Fehl geht demgegenüber das Vorbringen des Bekl., die mit dem Benutzungsverbot einhergehende Einschränkung der Rechte des Kl. sei geringfügig, da er seine Veranstaltung in anderen Räumen hätte durchführen können. Es bedarf keiner Klärung, ob eine solche Ausweichmöglichkeit bestand. Denn für die Frage, ob gegen einen unbeteiligten Dritten eingeschritten werden darf, ist die Verhältnismäßigkeit des Eingriffs in seine Rechte ohne Belang, sofern die Voraussetzung, daß die Gefahr auf andere Weise – durch Maßnahmen gegen die Störer (§§ 6, 7 PolG) oder im Wege der unmittelbaren Ausführung (§ 8 PolG) – nicht oder nur unter Herbeiführung eines unverhältnismäßigen Schadens abgewehrt werden kann, nicht erfüllt ist. Erst wenn diese "absolute" rechtliche Sperre überwunden ist, ist für Verhältnismäßigkeitserwägungen mit Rücksicht auf die Rechtsposition des Nichtstörers Raum.

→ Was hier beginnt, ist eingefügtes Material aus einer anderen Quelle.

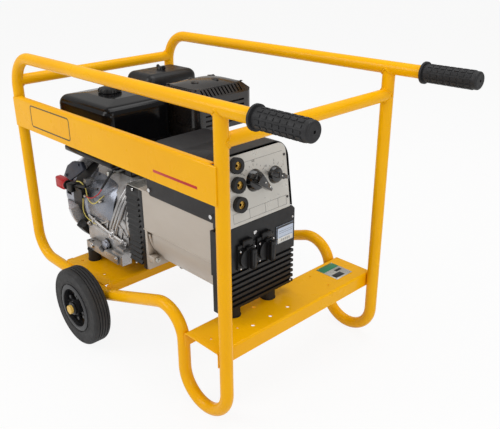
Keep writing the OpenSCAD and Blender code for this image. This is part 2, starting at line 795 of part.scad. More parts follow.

Eine Abwägung zwischen der Intensität der Rechtsbeeinträchtigung des unbeteiligten Dritten und den Folgen eines Vorgehens gegen den Störer findet im Rahmen des § 9 Abs. 1 PolG nicht statt. Die nach dieser Vorschrift gebotene Prüfung der Verhältnismäßigkeit bezieht sich vielmehr allein auf die Relation zwischen dem Schaden, der durch Maßnahmen nach den §§ 6 - 8 Po1G herbeigeführt würde, und der bekämpften Gefahr oder Störung.